I am using Java 8 Pattern and Matcher classes to implement RegEx. For example, this method prints out every <code>...</code>
finding.
protected void printSourceCodeChunks() {
// Design a regular expression to detect code chunks
String patternString = "<code>.*<\\/code>";
Pattern pattern = Pattern.compile(patternString);
Matcher matcher = pattern.matcher(source);
// Loop over findings
int i = 1;
while (matcher.find())
System.out.println(i++ + ": " + matcher.group());
}
A typical output would be:
1: <code> </code>
2: <code></code>
3: <code>System.out.println("Hello World");</code>
As I am using the special character dot and the source code chunks may include line breaks (\n or \r), no code blocks including line breaks will be detected.

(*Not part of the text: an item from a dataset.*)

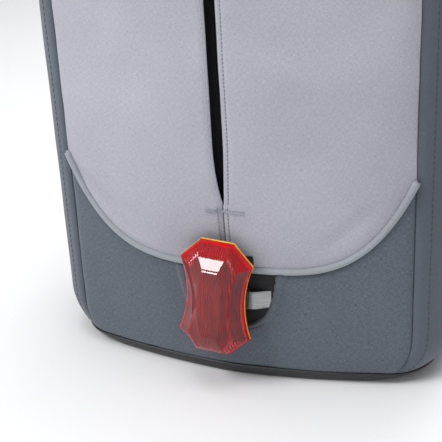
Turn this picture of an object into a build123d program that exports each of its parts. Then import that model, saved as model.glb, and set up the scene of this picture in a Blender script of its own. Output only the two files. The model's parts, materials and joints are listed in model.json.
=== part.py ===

Fortunately Pattern class can be instructed to include line breaks into the meaning of dot, just adding
Pattern pattern = Pattern.compile(patternString, Pattern.DOTALL);
The problem with this approach is that only one (fake) <code>...</code>
block is detected: the one starting with the first occurrence of <code>
and the last occurrence of </code>
in the HTML file. The output includes now all the HTML code between these two tags.
How may I alter the regex expression to match every single code block?
Solution proposal
As many of you posted, and for the benefit of future readers, it was that easy as changing my regex by
<code>.*?<\\/code>
as * takes all chars up to the last </code>
it finds.